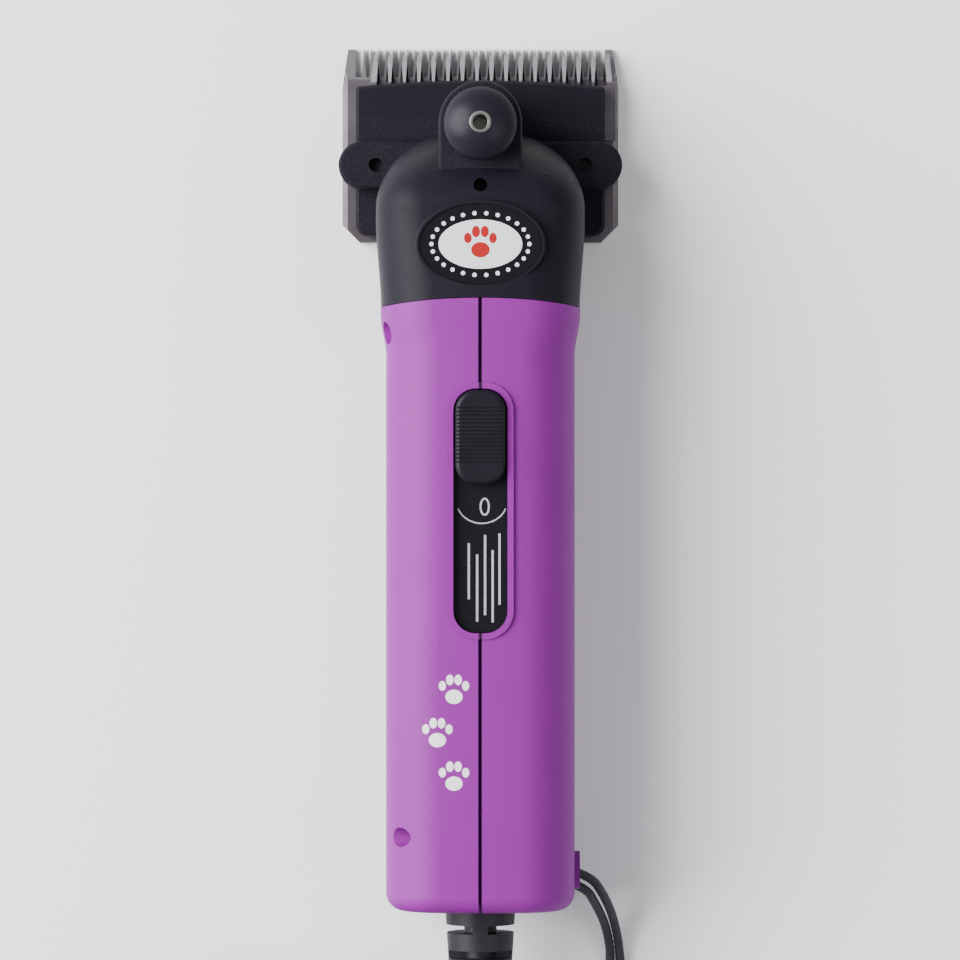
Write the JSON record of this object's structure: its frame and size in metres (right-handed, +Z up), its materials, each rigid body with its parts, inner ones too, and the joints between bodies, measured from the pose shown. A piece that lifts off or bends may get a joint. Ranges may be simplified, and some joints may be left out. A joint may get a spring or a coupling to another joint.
{
  "type": "pet clipper",
  "caption": "Corded pet clipper with a cylindrical two-part handle, domed black head, wide comb and cutter blades, tension knob, slide switch, hanging loop and coiled mains cord.",
  "frame": {"origin": "on the table below the middle of the clipper's own length and width, strain relief included", "axes": "+Y towards the blade tips, +Z up towards the switch and knob side, +X to the right seen from above"},
  "size_m": [0.1252, 0.4224, 0.0571],
  "materials": {
    "handle_plastic": "satin purple moulding",
    "head_plastic": "satin black moulding",
    "badge": "printed gloss badge",
    "blade_steel": "ground steel",
    "screw_steel": "zinc plated",
    "cast_metal": "die cast",
    "gear_plastic": "nylon",
    "brass": "turned brass",
    "lamination": "stacked sheet steel",
    "copper": "enamelled copper",
    "carbon": "carbon",
    "inner_plastic": "black nylon",
    "knob_plastic": "satin black",
    "button_plastic": "satin black",
    "label": "printed gloss label",
    "relief_rubber": "soft black",
    "cord_sheath": "black rubber sheath",
    "plug_plastic": "black plug moulding",
    "loop_braid": "braided black cord"
  },
  "bodies": {
    "housing": {"left_shell": "handle_plastic", "right_shell": "handle_plastic", "shell_screws": "screw_steel", "head_casing": "head_plastic", "badge_plate": "badge", "comb_blade": "blade_steel", "comb_screws": "screw_steel", "fulcrum_post": "screw_steel", "fulcrum_clip": "screw_steel", "front_bearing": "screw_steel", "rear_bearing": "screw_steel", "crank_bearing": "screw_steel", "gear_plate": "cast_metal", "head_screws": "screw_steel", "stator_core": "lamination", "field_coils": "copper", "motor_bridge": "inner_plastic", "motor_bolts": "screw_steel", "brush_holders": "brass", "carbon_brushes": "carbon", "brush_springs": "screw_steel", "tension_pin": "screw_steel", "label_plate": "label", "switch_module": "inner_plastic", "suppressor": "inner_plastic", "terminal_block": "inner_plastic", "strain_relief": "relief_rubber", "inner_cord": "cord_sheath", "cord_clamp": "inner_plastic", "clamp_screws": "screw_steel", "cord_lead": "cord_sheath", "cord_tail": "cord_sheath", "cord_coil": "cord_sheath", "plug_body": "plug_plastic", "plug_pins": "brass", "hanging_loop": "loop_braid"},
    "rotor": {"armature_shaft": "screw_steel", "armature_core": "lamination", "armature_windings": "copper", "commutator": "copper", "cooling_fan": "gear_plastic", "motor_pinion": "screw_steel"},
    "crank": {"crank_gear": "gear_plastic", "crank_spindle": "screw_steel", "crank_roller": "brass"},
    "fork": {"drive_fork": "cast_metal"},
    "cutter": {"cutter_blade": "blade_steel"},
    "tension_carrier": {"spring_cup": "screw_steel", "tension_spring": "screw_steel"},
    "tension_knob": {"tension_knob": "knob_plastic", "knob_insert": "brass"},
    "switch_slider": {"switch_button": "button_plastic", "slider_link": "inner_plastic"}
  },
  "joints": [
    {"name": "rotor_spin", "type": "hinge", "parent": "housing", "child": "rotor", "pos_m": [0, 0.015, 0.0265], "axis": [0, 1, 0], "continuous": true},
    {"name": "crank_spin", "type": "hinge", "parent": "housing", "child": "crank", "pos_m": [0, 0.064, 0.0145], "axis": [0, 1, 0], "continuous": true},
    {"name": "fork_swing", "type": "hinge", "parent": "housing", "child": "fork", "pos_m": [0, 0.1, 0.0105], "axis": [0, 0, 1], "range_deg": [0, 13.12]},
    {"name": "cutter_stroke", "type": "slide", "parent": "housing", "child": "cutter", "axis": [-1, 0, 0], "range_m": [0, 0.0064]},
    {"name": "carrier_slide", "type": "slide", "parent": "housing", "child": "tension_carrier", "axis": [0, 0, -1], "range_m": [0, 0.0015]},
    {"name": "knob_turn", "type": "hinge", "parent": "tension_carrier", "child": "tension_knob", "pos_m": [0, 0.1258, 0.05], "axis": [0, 0, -1], "range_deg": [0, 540]},
    {"name": "switch_slide", "type": "slide", "parent": "housing", "child": "switch_slider", "axis": [0, -1, 0], "range_m": [0, 0.009]}
  ],
  "couplings": [
    {"joint": "crank_spin", "follows": "rotor_spin", "ratio": -0.33333},
    {"joint": "cutter_stroke", "follows": "fork_swing", "m_per_rad": 0.027939},
    {"joint": "carrier_slide", "follows": "knob_turn", "m_per_rad": 0.00015915}
  ]
}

•••••

Work required:
Recopy the whole listing exactly.

The completed task:
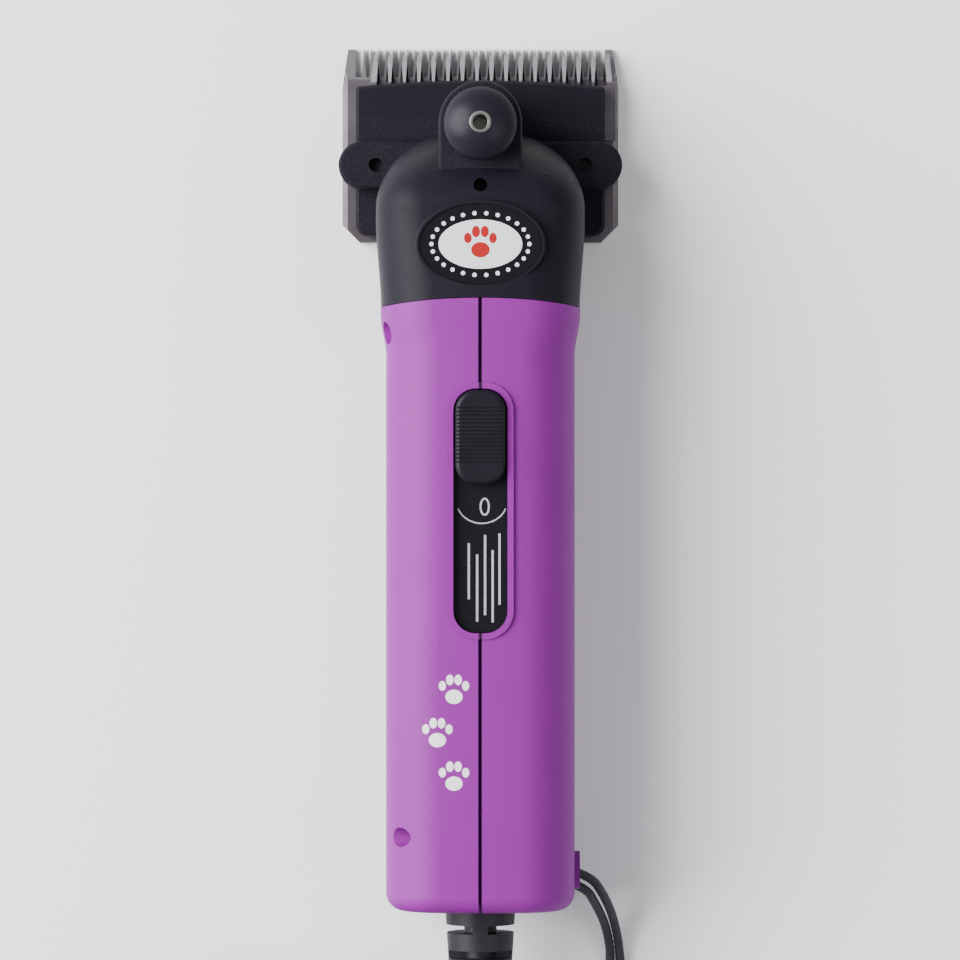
Write the JSON record of this object's structure: its frame and size in metres (right-handed, +Z up), its materials, each rigid body with its parts, inner ones too, and the joints between bodies, measured from the pose shown. A piece that lifts off or bends may get a joint. Ranges may be simplified, and some joints may be left out. A joint may get a spring or a coupling to another joint.
{
  "type": "pet clipper",
  "caption": "Corded pet clipper with a cylindrical two-part handle, domed black head, wide comb and cutter blades, tension knob, slide switch, hanging loop and coiled mains cord.",
  "frame": {"origin": "on the table below the middle of the clipper's own length and width, strain relief included", "axes": "+Y towards the blade tips, +Z up towards the switch and knob side, +X to the right seen from above"},
  "size_m": [0.1252, 0.4224, 0.0571],
  "materials": {
    "handle_plastic": "satin purple moulding",
    "head_plastic": "satin black moulding",
    "badge": "printed gloss badge",
    "blade_steel": "ground steel",
    "screw_steel": "zinc plated",
    "cast_metal": "die cast",
    "gear_plastic": "nylon",
    "brass": "turned brass",
    "lamination": "stacked sheet steel",
    "copper": "enamelled copper",
    "carbon": "carbon",
    "inner_plastic": "black nylon",
    "knob_plastic": "satin black",
    "button_plastic": "satin black",
    "label": "printed gloss label",
    "relief_rubber": "soft black",
    "cord_sheath": "black rubber sheath",
    "plug_plastic": "black plug moulding",
    "loop_braid": "braided black cord"
  },
  "bodies": {
    "housing": {"left_shell": "handle_plastic", "right_shell": "handle_plastic", "shell_screws": "screw_steel", "head_casing": "head_plastic", "badge_plate": "badge", "comb_blade": "blade_steel", "comb_screws": "screw_steel", "fulcrum_post": "screw_steel", "fulcrum_clip": "screw_steel", "front_bearing": "screw_steel", "rear_bearing": "screw_steel", "crank_bearing": "screw_steel", "gear_plate": "cast_metal", "head_screws": "screw_steel", "stator_core": "lamination", "field_coils": "copper", "motor_bridge": "inner_plastic", "motor_bolts": "screw_steel", "brush_holders": "brass", "carbon_brushes": "carbon", "brush_springs": "screw_steel", "tension_pin": "screw_steel", "label_plate": "label", "switch_module": "inner_plastic", "suppressor": "inner_plastic", "terminal_block": "inner_plastic", "strain_relief": "relief_rubber", "inner_cord": "cord_sheath", "cord_clamp": "inner_plastic", "clamp_screws": "screw_steel", "cord_lead": "cord_sheath", "cord_tail": "cord_sheath", "cord_coil": "cord_sheath", "plug_body": "plug_plastic", "plug_pins": "brass", "hanging_loop": "loop_braid"},
    "rotor": {"armature_shaft": "screw_steel", "armature_core": "lamination", "armature_windings": "copper", "commutator": "copper", "cooling_fan": "gear_plastic", "motor_pinion": "screw_steel"},
    "crank": {"crank_gear": "gear_plastic", "crank_spindle": "screw_steel", "crank_roller": "brass"},
    "fork": {"drive_fork": "cast_metal"},
    "cutter": {"cutter_blade": "blade_steel"},
    "tension_carrier": {"spring_cup": "screw_steel", "tension_spring": "screw_steel"},
    "tension_knob": {"tension_knob": "knob_plastic", "knob_insert": "brass"},
    "switch_slider": {"switch_button": "button_plastic", "slider_link": "inner_plastic"}
  },
  "joints": [
    {"name": "rotor_spin", "type": "hinge", "parent": "housing", "child": "rotor", "pos_m": [0, 0.015, 0.0265], "axis": [0, 1, 0], "continuous": true},
    {"name": "crank_spin", "type": "hinge", "parent": "housing", "child": "crank", "pos_m": [0, 0.064, 0.0145], "axis": [0, 1, 0], "continuous": true},
    {"name": "fork_swing", "type": "hinge", "parent": "housing", "child": "fork", "pos_m": [0, 0.1, 0.0105], "axis": [0, 0, 1], "range_deg": [0, 13.12]},
    {"name": "cutter_stroke", "type": "slide", "parent": "housing", "child": "cutter", "axis": [-1, 0, 0], "range_m": [0, 0.0064]},
    {"name": "carrier_slide", "type": "slide", "parent": "housing", "child": "tension_carrier", "axis": [0, 0, -1], "range_m": [0, 0.0015]},
    {"name": "knob_turn", "type": "hinge", "parent": "tension_carrier", "child": "tension_knob", "pos_m": [0, 0.1258, 0.05], "axis": [0, 0, -1], "range_deg": [0, 540]},
    {"name": "switch_slide", "type": "slide", "parent": "housing", "child": "switch_slider", "axis": [0, -1, 0], "range_m": [0, 0.009]}
  ],
  "couplings": [
    {"joint": "crank_spin", "follows": "rotor_spin", "ratio": -0.33333},
    {"joint": "cutter_stroke", "follows": "fork_swing", "m_per_rad": 0.027939},
    {"joint": "carrier_slide", "follows": "knob_turn", "m_per_rad": 0.00015915}
  ]
}